Overall, we focused this week on preparing for the midpoint demo, by trying to integrate separate parts into a more functional project. Because of external factors, we were unable to work on the CV this week, so we focused on the integrating the encoding end. We have the encoding system set up such that when someone types a message in and hits a button, it automatically prints out the encoded image. To do this, we rewrote the encoding system in Java so that we could use the Processing desktop app which integrates with the command line. Unfortunately, because of the types of communication we’re using, it’s really slow right now (~20 seconds from entering the text to printing), but we have plans to make it much faster and more polished in the coming week.

a full 20+ seconds… yikes

Caroline

Encoding System

Last week and this week, I set up the first Raspberry Pi with an LCD screen, a keyboard, a button, and a printer. The hardware system is now automated such that the user types in a message into the Pi, they see it on the LCD screen, they hit the button, and the message prints out automatically.

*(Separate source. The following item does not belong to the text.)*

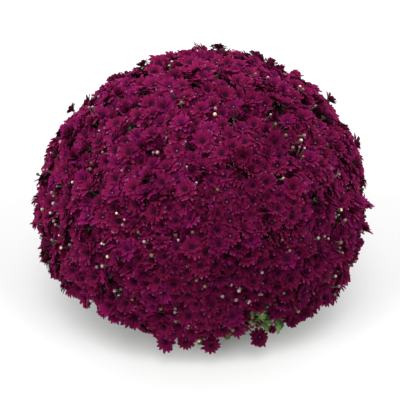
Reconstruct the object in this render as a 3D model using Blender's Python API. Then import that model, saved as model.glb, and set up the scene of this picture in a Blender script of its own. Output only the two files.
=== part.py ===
"""Pot chrysanthemum: a nursery pot, its compost, the woody branches, the leaf canopy and the flower sprays.

The plant is a ball of blooms that hides its pot. Thirteen branches leave one root collar. Each of them carries one
spray, a domed pad of flower stalks with blooms and buds standing out of it. The sprays meet along furrows, as the
lobes of a real cushion plant do, and close round the leaf canopy like the panels of a football.

Metres, +Z up. The origin is the centre of the pot's base, on the surface that the pot stands on.
"""

import math
import random

import bmesh
import bpy
import numpy as np
from mathutils import Matrix, Vector
from mathutils.bvhtree import BVHTree

# Pot: a plain injection-moulded container of 200 mm, with drainage holes in a flat base.
POT_SIDES = 32
POT_HEIGHT = 0.150
POT_BASE_RADIUS = 0.073
POT_RIM_RADIUS = 0.100
POT_RIM_HEIGHT = 0.026
POT_RIM_STEP = 0.004
POT_WALL = 0.0022
POT_BASE_BEVEL = 0.003
DRAIN_HOLES = 8
DRAIN_RADIUS = 0.006
DRAIN_CIRCLE = 0.050

# Compost: it fills the pot to just under the rim, and the root collar stands in a hole in it.
COMPOST_TOP = 0.132
COMPOST_DOME = 0.004
SEAT_GAP = 0.0003
COLLAR_RADIUS = 0.013
COLLAR_DEPTH = 0.030
COLLAR_TOP = 0.146
BRANCH_SIDES = 4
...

Because Snigdha’s encoding system is written in p5.js for the web, we originally needed to communicate between the web and between a node server in order to actually print out the image on the canvas. We figured that we needed  to use web sockets to communicate back and forth between p5.js and node. This came with several more problems involving client-side web programming, and between installing browserify and other packages to attempt to communicate via a web server, it took a big push to get things up and running here. The system I came up with is:

(1) user inputs message (string) via keyboard, which is received by local node server.

(2) local node server broadcasts message via socket.io.

(3) client-side p5.js app hears the message, and updates the image.

(4) p5.js app converts canvas to data image, and sends the data back (string) via socket.io.

(5) local node server receives PNG data, and prints out encoded image.

However: this would have required majorly wrestling with lots of obnoxious web programming. We decided instead to use processing,  which has command line functionality available, as it’s written in Java. Snigdha reimplemented her code in Processing Java, and I wrote code to automatically call the printer from within processing, and to automatically call processing from Javascript, which is what our GPIO system is still written in. This worked – we were able to automatically print end-to-end from keyboard input by pushing a button! Major Milestone!

But alas, there is a problem. On average, after measuring four times, it took around 20 seconds to automatically print the image after the button is pressed. This is pretty bad. The reason it takes so long is because calling a processing sketch from the command line takes a long time. So even though my code is optimized to print quickly, the actual rendering of the image is taking a super long time based on the graphical environment we used.

Right now, our main priority is getting everything functional. However, I would really like to spend a few days working  on getting this to run much faster. I have three ideas for how to do this. I really want to make sure that the printer is called pretty much instantly after the message is inputted, right now, that is the longest waiting period.

(1) do the awful web server thing. It would be a frustrating experience getting it to work, but web socket communication is a lot faster than calling processing code from the command line.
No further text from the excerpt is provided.